Oh, sorry about that. I originally made a logic error and converted > -1 to < 0 instead of >= 0; but at that time, I did verify that VPMOVQ2M was generated. You are right that the desired instruction is not generated with SETGE now that the logic error is fixed. In any case, I'd like to update the tests ahead of any code change. Is there a preferred file to put the current suboptimal code gen?

craig.topper added inline comments.Jun 7 2021, 11:08 AM
llvm/lib/Target/X86/X86ISelLowering.cpp
22802

avx512-vec-cmp.ll seems like a decent file to put it in.

I filed a bug about the IR not being canonicalized. Let's wait for that before proceeding on generating VPMOVQ2M:

https://bugs.llvm.org/show_bug.cgi?id=50605

@davezarzycki What's going on the way phab is reporting the path in Revision Contents pane? llvm/lib/Target/X86 -> i/llvm/lib/Target/X86 ?!?

@davezarzycki What's going on the way phab is reporting the path in Revision Contents pane? llvm/lib/Target/X86 -> i/llvm/lib/Target/X86 ?!?

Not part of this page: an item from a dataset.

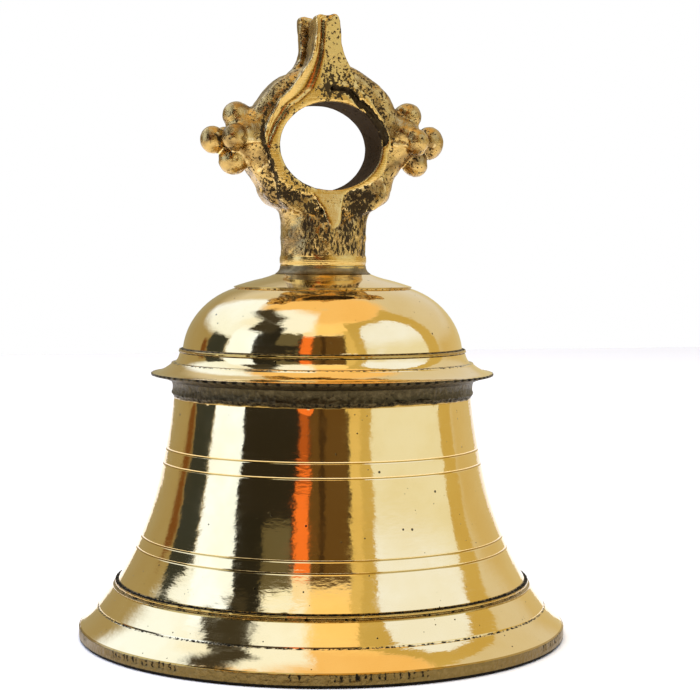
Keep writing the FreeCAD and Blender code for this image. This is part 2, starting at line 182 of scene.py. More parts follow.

That's just git-diff. I thought Phab handled that but I guess not. From the documetation:

diff.mnemonicPrefix
If set, 'git diff' uses a prefix pair that is different from the standard "a/" and "b/" depending on what is being compared. When this configuration is in effect, reverse diff output also swaps the order of the prefixes:

git diff
compares the (i)ndex and the (w)ork tree;

git diff HEAD
compares a (c)ommit and the (w)ork tree;

git diff --cached
compares a (c)ommit and the (i)ndex;

git diff HEAD:file1 file2
compares an (o)bject and a (w)ork tree entity;

git diff --no-index a b
compares two non-git things (1) and (2).

@davezarzycki Are you still looking at this? What about PR50605?